Construction of quantum well surface from an Nb surface–doped core-shell La-SrTiO3 nanocubes for photocatalytic hydrogen production

Perovskite oxide semiconductors represent as one of the most promising photocatalysts for water splitting for hydrogen production; however, they still suffer from low light harvesting efficiency and low quantum yield. Herein, a nanoscale quantum well core-shell structure is demonstrated as a conceptual novel strategy for the design of high-performance perovskite oxide photocatalyst. A quantum well core-shell structure composed of La-doped SrTiO3 core and Nb-doped SrTiO3 surface is synthesized.
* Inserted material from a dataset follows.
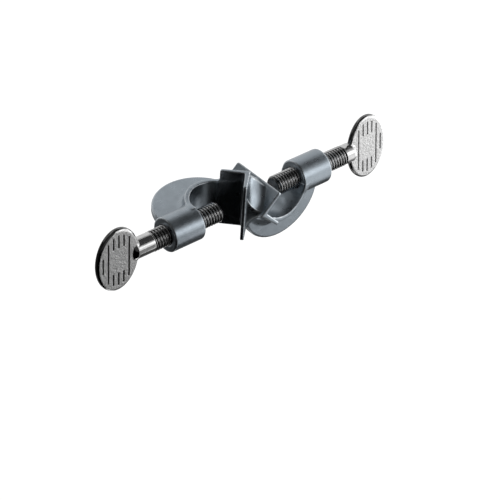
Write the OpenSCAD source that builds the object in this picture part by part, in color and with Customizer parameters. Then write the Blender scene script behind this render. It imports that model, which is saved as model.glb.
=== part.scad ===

Experimental and theoretical simulation demonstrate that the Nb-doped shell with a thickness of ~ 1 nm enables a lower conduction band potential and the formation of quantum confinement effect on the surface, in which the excited electron can be excited from the La-doped SrTiO3 core to the Nb-doped surface and confined on the 2D Nb-doped surface for highly efficient electron-hole pair separation. The quantum well SrTiO3 (QW-SrTiO3) nanocubes exhibit a strong visible light absorption and remarkably prevent the recombination of photogenerated electron-hole pair through the surface quantum confinement effect. Using graphene (GR) as the electron acceptor, the quantum well SrTiO3 nanocubes display the highest photocatalytic H2 production rate of 14.69 mmol h−1 g−1, which is 78 times higher than that of pristine SrTiO3 nanocubes. Furthermore, QW-SrTiO3/GR hybrid also shows excellent stability for hydrogen evolution. The quantum well designed on the SrTiO3 nanoparticles provides an insight for creating novel photocatalysts to tackle environmental and sustainable energy issues.